See CONTRIBUTING.md for the full contribution guide and RFC process.


FAQ

Is this competing with Mem0? No. Mem0 is developer infrastructure for building AI apps with memory. UCS is a portability standard for users. They operate at different layers and are complementary.

Will OpenAI / Anthropic / Google support this? They don't need to. UCS works with their existing data export features. Native support would improve fidelity — but the standard works without it.

Who owns this? No one. UCS is published under MIT license. Governance will move to an independent foundation as the standard matures.
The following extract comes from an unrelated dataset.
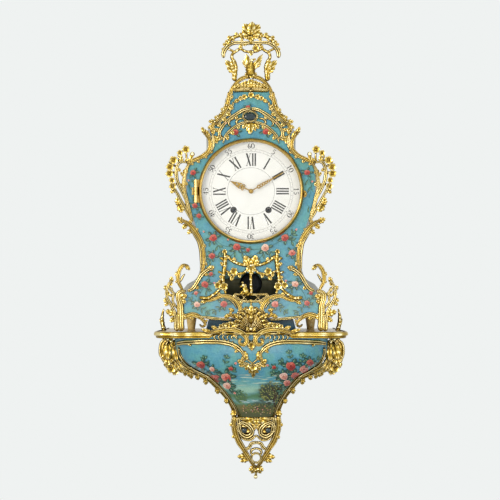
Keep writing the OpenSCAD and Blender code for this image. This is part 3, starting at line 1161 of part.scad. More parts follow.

Can I build a commercial product on top of UCS? Yes. MIT license. Build freely. You may not call your product "UCS-compliant" if it adds mandatory proprietary extensions that break interoperability.


Citation

@misc{ucs2026,
  title  = {Universal Cognitive Schema: An open standard for portable AI identity},
  year   = {2026},
  url    = {https://github.com/XwhyZ-WHYLD/universal-cognitive-schema}
}

License

MIT License — see LICENSE for details.

The schema specification itself is additionally released under CC0 1.0 Universal — no rights reserved, maximum adoptability.


UCS is an open standard project. It is not affiliated with OpenAI, Anthropic, Google, or any AI platform.